Most EZ curl bars weigh between 15 lb and 25 lb. Some fixed EZ bars are preloaded and weigh more. Check the label or weigh it yourself.
How much does a trap bar weigh?
Trap bars typically weigh between 45 lb and 60 lb, but some specialty versions weigh up to 75 lb. The design and handle configuration affect the total weight.
How much does a Smith machine bar weigh?
Effective Smith machine bar weight is usually 15 lb to 25 lb due to counterbalancing. However, the actual bar might weigh 45 lb. Always check the machine label.
How can I tell if my bar is 15 kg or 20 kg?
Check the end cap for markings.
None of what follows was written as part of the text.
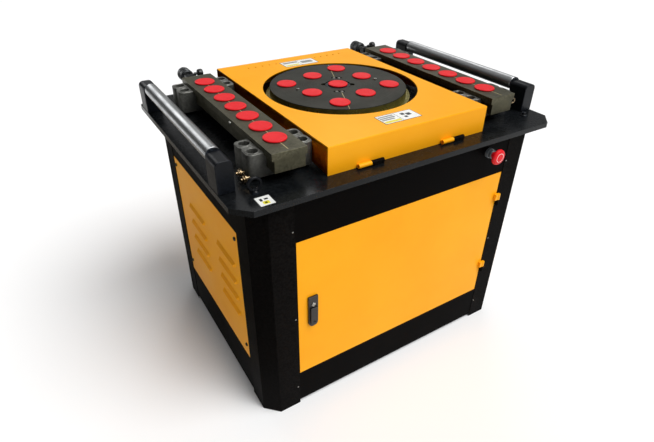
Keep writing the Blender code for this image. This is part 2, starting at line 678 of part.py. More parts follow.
def build_blocks(bench):
    """Four cast cross blocks: a channel for the bar between pin sockets, on two round pads."""
    height = BLOCK_TOP - BLOCK_BOTTOM
    play = GAP
    channel = tee_outline(BAR_W + 2 * play, BAR_STEM_W + 2 * play, BAR_TOP + 0.01,
                          BAR_TOP - BAR_HEAD_T - play, BAR_BOTTOM - play)
    spots = [(x * BLOCK_PIN_X, y * BLOCK_PIN_Y) for x in (-1, 1) for y in (-1, 1)]
    outlines = [block_outline()] + [circle(spot, BLOCK_PIN_R, 12) for spot in spots]
    for side, x in (("left", -BAR_X), ("right", BAR_X)):
        for end, y in (("front", -BLOCK_Y), ("rear", BLOCK_Y)):
            name = f"{side}_{end}_block"
            middle = TABLE_TOP + (BLOCK_TOP + BLOCK_BOTTOM) / 2
            block = bench.piece(name, plate_mesh(name, outlines, height), bench.cast, (x, y, middle))
            bench.cut(block, plate_mesh(name + "_channel", [channel], 6 * BLOCK_PIN_Y),
                      (x, y, TABLE_TOP), (math.pi / 2, 0, 0))
            pad_h = BLOCK_BOTTOM + 0.002 - GAP
            pads = [(x + dx, y, TABLE_TOP + GAP + pad_h / 2) for dx in (-BLOCK_PAD_X, BLOCK_PAD_X)]
            bench.weld(block, rods_mesh(name + "_pads", BLOCK_PAD_R, pad_h, pads, sides=12))


def build_screws(bench):
    """Feed screws with round knobs, each turning in its lug and in the bar's nut bore."""
    tip = BAR_BACK - SCREW_TIP
    collar = LUG_Y + LUG_T + GAP
    for side, x in (("left", -BAR_X), ("right", BAR_X)):
        profile = [(0, -tip), (SCREW_R, -tip), (SCREW_R, -collar), (SCREW_R * 1.5, -collar),
                   (SCREW_R * 1.5, -KNOB_Y), (KNOB_R, -KNOB_Y), (KNOB_R, -KNOB_BACK), (0, -KNOB_BACK)]
        bench.turned(side + "_feed_screw", profile, bench.cast, (x, 0, TABLE_TOP + SCREW_Z),
                     (math.pi / 2, 0, 0), 24)


def build_rollers(bench):
    """A roller on each side, turning on its axle ends between two brackets."""
    lying = (math.pi / 2, 0, 0)
    z = TABLE_TOP + ROLLER_Z
    for side, sign in (("left", -1), ("right", 1)):
        x = sign * ROLLER_X
        front = ROLLER_FRONT + GAP
        back = ROLLER_BACK - GAP
        profile = [(0, -front + AXLE_L), (AXLE_R, -front + AXLE_L), (AXLE_R, -front),
                   (ROLLER_R, -front), (ROLLER_R, -back), (AXLE_R, -back),
                   (AXLE_R, -back - AXLE_L), (0, -back - AXLE_L)]
        bench.turned(side + "_roller", profile, bench.bright, (x, 0, z), lying, 24)
        outer = TABLE_W / 2 - 2 * GAP
        outline = bracket_outline(BRACKET_W, BRACKET_H, BRACKET_CORNER)
        centre_x = sign * (outer - BRACKET_W / 2)
        for end, middle in (("front", ROLLER_FRONT - BRACKET_L / 2), ("rear", ROLLER_BACK + BRACKET_L / 2)):
            name = f"{side}_{end}_roller_bracket"
            bracket = bench.piece(name, plate_mesh(name, [outline], BRACKET_L), bench.black,
                                  (centre_x, middle, TABLE_TOP + GAP), lying)
            mouth = ROLLER_FRONT if end == "front" else ROLLER_BACK
            bench.cut(bracket, rods_mesh(name + "_bore", AXLE_R + RUN, 2 * (AXLE_L + 2 * RUN),
                                         [(x, mouth, z)], "Y", 16))


def bracket_outline(width, height, corner):
    """A bracket seen from the front: an upright block with its upper corners rounded."""
    x = width / 2
    inner = height - corner
    return ([(x, 0)] + arc((x - corner, inner), corner, 0, 90, 3)
            + arc((corner - x, inner), corner, 90, 180, 3) + [(-x, 0)])


def build_eye(bench):
    """Lifting eye: a ring on a round foot at the front left of the table."""
    z = TABLE_TOP + EYE_FOOT_H + EYE_R + EYE_WIRE_R * 0.4
    section = [i * math.pi / 3 for i in range(6)] + [0]
    eye = bench.turned("lifting_eye", [(EYE_R + EYE_WIRE_R * math.cos(a), -EYE_WIRE_R * math.sin(a))
                                       for a in section],
                       bench.black, (EYE_X, EYE_Y, z), (math.pi / 2, 0, 0), 16)
    foot = rods_mesh("eye_foot", EYE_FOOT_R, EYE_FOOT_H - GAP,
                     [(EYE_X, EYE_Y, TABLE_TOP + (EYE_FOOT_H + GAP) / 2)], "Z", 16)
    bench.weld(eye, foot)


# --- drive train ------------------------------------------------------------------------------
def gear_outline(teeth, turn):
    """Spur gear outline, its flanks straight between root and tip of the involute; turn is in degrees."""
    pitch_r = GEAR_MODULE * teeth / 2
    base_r = pitch_r * math.cos(math.radians(PRESSURE_ANGLE))
    tip_r = pitch_r + 0.9 * GEAR_MODULE
    root_r = pitch_r - 1.25 * GEAR_MODULE
    involute = math.tan(math.radians(PRESSURE_ANGLE)) - math.radians(PRESSURE_ANGLE)
    half = math.pi / (2 * teeth) - BACKLASH / (4 * pitch_r)
    points = []
    for tooth in range(teeth):
        middle = math.radians(turn) + 2 * math.pi * tooth / teeth
        flank = []
        for radius in (max(base_r, root_r), tip_r):
            angle = math.acos(min(1.0, base_r / radius))
            flank.append((radius, half + involute - (math.tan(angle) - angle)))
        flank[0] = (root_r, flank[0][1])
        for radius, spread in flank:
            points.append((radius * math.cos(middle - spread), radius * math.sin(middle - spread)))
        for radius, spread in reversed(flank):
            points.append((radius * math.cos(middle + spread), radius * math.sin(middle + spread)))
    return points


def build_gears(bench):
    """Main shaft with the bull gear, and the input shaft with pinion and pulley."""
    top = DISC_BOTTOM - GAP
    flange = top - SHAFT_FLANGE_T
    foot = CASE_BOTTOM + GAP
    gear_low = GEAR_Z - GEAR_T / 2
    main = bench.turned("main_gear_shaft", [
        (0, top), (SHAFT_FLANGE_R, top), (SHAFT_FLANGE_R, flange), (SHAFT_R, flange),
        (SHAFT_R, gear_low - 0.01), (SHAFT_FOOT_R, gear_low - 0.01), (SHAFT_FOOT_R, foot), (0, foot)],
        bench.cast, (0, DISC_Y, 0))
    bench.weld(main, plate_mesh("bull_gear", [gear_outline(GEAR_TEETH, 0)], GEAR_T), (0, DISC_Y, GEAR_Z))
    half = 180 / PINION_TEETH
    shaft_top = GEAR_Z + GEAR_T
    driven = pulley_profile(DRIVEN_PITCH_R, PINION_SHAFT_R, shaft_top)
    shaft = bench.turned("input_pulley_shaft", driven, bench.cast, (PINION_X, DISC_Y, 0))
    bench.weld(shaft, plate_mesh("pinion", [gear_outline(PINION_TEETH, half)], GEAR_T + 0.004),
               (PINION_X, DISC_Y, GEAR_Z))


def pulley_profile(pitch_r, shaft_r, shaft_top):
    """A one-groove pulley on a shaft that rises to shaft_top, from the top down."""
    high = PULLEY_Z + PULLEY_T / 2
    low = PULLEY_Z - PULLEY_T / 2
    groove = pitch_r - BELT_DEPTH / 2 - GROOVE_ROOM
    lip = pitch_r + BELT_DEPTH / 2 + PULLEY_LIP
    half_w = BELT_W / 2 + GAP
    return [(0, shaft_top), (shaft_r, shaft_top), (shaft_r, high), (lip, high), (lip, PULLEY_Z + half_w),
            (groove, PULLEY_Z + half_w), (groove, PULLEY_Z - half_w), (lip, PULLEY_Z - half_w),
            (lip, low), (0, low)]


def build_case(bench):
    """Gearbox casing: an open-topped shell round both gears, closed above by the table."""
    gear_tip = GEAR_MODULE * (GEAR_TEETH / 2 + 1)
    pinion_tip = GEAR_MODULE * (PINION_TEETH / 2 + 1)
    near = (0, DISC_Y)
    far = (PINION_X, DISC_Y)
    room = CASE_PLAY
    inner = hull_of_circles(near, gear_tip + room, far, pinion_tip + room, 16)
    room += CASE_WALL
    outer = hull_of_circles(near, gear_tip + room, far, pinion_tip + room, 16)
    height = CABINET_TOP - CASE_BOTTOM
    case = bench.piece("gearbox_casing", plate_mesh("gearbox_casing", [outer], height), bench.grey,
                       (0, 0, CASE_BOTTOM + height / 2))
    bench.cut(case, plate_mesh("case_hollow", [inner], height),
              (0, 0, CASE_BOTTOM + CASE_WALL + height / 2))
    bench.cut(case, rods_mesh("main_bearing_bore", SHAFT_FOOT_R + RUN, 4 * CASE_WALL,
                              [(0, DISC_Y, CASE_BOTTOM)], "Z", 24))
    bench.cut(case, rods_mesh("input_bearing_bore", PINION_SHAFT_R + RUN, 4 * CASE_WALL,
                              [(PINION_X, DISC_Y, CASE_BOTTOM)], "Z", 24))


def build_motor(bench):
    """Upright motor on the floor tray, its pulley and the belt to the input shaft."""
    low = FOOT_H + 2 * GAP + TRAY_T
    bore = MOTOR_SHAFT_R + RUN
    deep = MOTOR_TOP - 0.05
    profile = [(bore, deep), (bore, MOTOR_TOP), (MOTOR_R * 0.6, MOTOR_TOP), (MOTOR_R, MOTOR_TOP - 0.02),
               (MOTOR_R, low + MOTOR_FOOT_T), (MOTOR_FOOT_R, low + MOTOR_FOOT_T), (MOTOR_FOOT_R, low),
               (0, low)]
    profile.insert(0, (0, deep))
    bench.turned("motor_body", profile, bench.grey, (MOTOR_X, DISC_Y, 0))
    half_t = PULLEY_T / 2
    pulley = pulley_profile(MOTOR_PITCH_R, MOTOR_SHAFT_R, PULLEY_Z + half_t + 0.004)
    pulley.insert(-1, (MOTOR_SHAFT_R, PULLEY_Z - half_t))
    pulley.insert(-1, (MOTOR_SHAFT_R, deep + GAP))
    pulley[-1] = (0, deep + GAP)
    bench.turned("motor_pulley", pulley, bench.cast, (MOTOR_X, DISC_Y, 0), sides=24)
    near = (0, 0)
    far = (MOTOR_X - PINION_X, 0)
    belt = []
    for half in (BELT_DEPTH / 2, -BELT_DEPTH / 2):
        loop = hull_of_circles(near, DRIVEN_PITCH_R + half, (-far[0], 0), MOTOR_PITCH_R + half, 20)
        belt.append([(-x, y) for x, y in loop])
    bench.piece("v_belt", plate_mesh("v_belt", belt, BELT_W), bench.rubber, (PINION_X, DISC_Y, PULLEY_Z))


def main():
    """Build the whole bench."""
    clear_scene()
    bench = Bench()
    for build in (build_table, build_frame, build_tray, build_door, build_lock, build_side_panels,
                  build_stop, build_disc, build_plugs, build_cover, build_cover_hinges, build_bars,
                  build_blocks, build_screws, build_rollers, build_eye, build_gears, build_case,
                  build_motor):
        build(bench)
    bench.settle()
    bpy.context.view_layer.update()


main()
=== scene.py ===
"""Looks of the rebar bending bench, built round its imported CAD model.

Metres, +Z up, X along the door side, -Y the front. A piece's place is in its mesh, and every piece
rides on the CAD body that it belongs to. Sizes come from the boxes of the CAD nodes.
"""
import logging
import math
from dataclasses import dataclass, field
from enum import Enum

import bpy
from mathutils import Euler, Matrix, Vector


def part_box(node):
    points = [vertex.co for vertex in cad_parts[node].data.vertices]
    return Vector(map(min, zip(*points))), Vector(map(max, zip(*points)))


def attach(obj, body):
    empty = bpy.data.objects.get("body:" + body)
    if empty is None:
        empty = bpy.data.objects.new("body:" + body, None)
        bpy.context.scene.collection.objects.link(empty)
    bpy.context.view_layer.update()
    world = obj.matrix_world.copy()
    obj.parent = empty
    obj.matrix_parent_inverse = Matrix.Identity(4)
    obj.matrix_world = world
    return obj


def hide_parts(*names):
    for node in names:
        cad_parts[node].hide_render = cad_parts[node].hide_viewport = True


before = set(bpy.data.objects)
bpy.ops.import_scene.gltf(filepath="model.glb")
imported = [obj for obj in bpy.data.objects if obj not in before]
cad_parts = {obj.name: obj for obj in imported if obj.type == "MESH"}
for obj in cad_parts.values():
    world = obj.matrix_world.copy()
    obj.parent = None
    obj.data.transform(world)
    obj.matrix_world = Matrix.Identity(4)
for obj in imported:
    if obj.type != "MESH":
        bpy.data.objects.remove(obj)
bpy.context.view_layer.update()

LOG = logging.getLogger("bending_bench")
MM = 0.001
FULL_TURN = 2 * math.pi
QUARTER = math.pi / 2
COLOUR_A = 6                 # colour sockets of Blender's Mix node
COLOUR_B = 7
COLOUR_OUT = 2
Outline = list[tuple[float, float]]
Triple = tuple[float, float, float]


# --- sizes taken from the CAD nodes -----------------------------------------------------------
@dataclass(frozen=True)
class Box:
    """The place of a CAD node at rest."""

    low: Vector
    high: Vector

    @property
    def size(self) -> Vector:
        """Extent along each axis."""
        return self.high - self.low

    @property
    def centre(self) -> Vector:
        """Middle point."""
        return (self.high + self.low) / 2


def box_of(node: str) -> Box:
    """Box of a CAD node."""
    return Box(*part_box(node))


# --- modelling by operators -------------------------------------------------------------------
def select_only(piece: bpy.types.Object) -> bpy.types.Object:
    """Make one object the only selected one, and the active one.

    Args:
        piece: the object to work on.

    Returns:
        The same object.
    """
    bpy.ops.object.select_all(action="DESELECT")
    piece.select_set(True)
    bpy.context.view_layer.objects.active = piece
    return piece


def edit(piece: bpy.types.Object) -> None:
    """Enter edit mode on one object, with all of it selected."""
    select_only(piece)
    bpy.ops.object.mode_set(mode="EDIT")
    bpy.ops.mesh.select_mode(type="VERT")
    bpy.ops.mesh.select_all(action="SELECT")


def leave_edit(merge: float = 1e-6) -> None:
    """Merge doubled points, turn the faces outwards and go back to object mode."""
    bpy.ops.mesh.select_all(action="SELECT")
    bpy.ops.mesh.remove_doubles(threshold=merge)
    bpy.ops.mesh.normals_make_consistent(inside=False)
    bpy.ops.object.mode_set(mode="OBJECT")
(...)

If there’s no marking, measure the length. Men’s 20 kg bars are about 7.2 feet long. Women’s 15 kg bars are about 6.9 feet long. You can also weigh it using the bathroom scale method.
Do all gyms use the same bar weight?
No. Commercial gyms usually stock 45 lb Olympic bars, but budget gyms, home gyms, and specialty facilities might use lighter standard bars or heavier specialty bars. Therefore, always verify when you visit a new gym.
How to tell if a bar is 45 pounds?
Look for the “20 kg” or “45 lb” marking on the end cap. Check the sleeve diameter—2-inch sleeves indicate an Olympic bar, which is almost always 45 lb for men’s bars. Measure the length—full-size Olympic bars are about 7 feet long. If there’s no marking, use the bathroom scale method.
Final Thoughts: Know Your Bar, Track Your Progress
I’ll leave you with this: if you want honest progress, confirm your bar first. Most are 45 lb (20 kg), but the “smaller” Olympic bar is often 35 lb (15 kg), and guessing quietly wrecks your tracking. Once I started checking the bar type before loading plates, my progress finally made sense week to week.
You now know how to identify any barbell in seconds, calculate your total weight accurately, and choose the right bar for your goals. Moreover, you understand why bar weight matters for progressive overload, programming, and honest self-assessment.
Next time you walk into the gym, take ten seconds to confirm your bar. Check the markings. Feel the sleeves. Note the length. Then load your plates and lift with confidence, knowing your numbers are real.
Your strength journey deserves accurate data. Start here.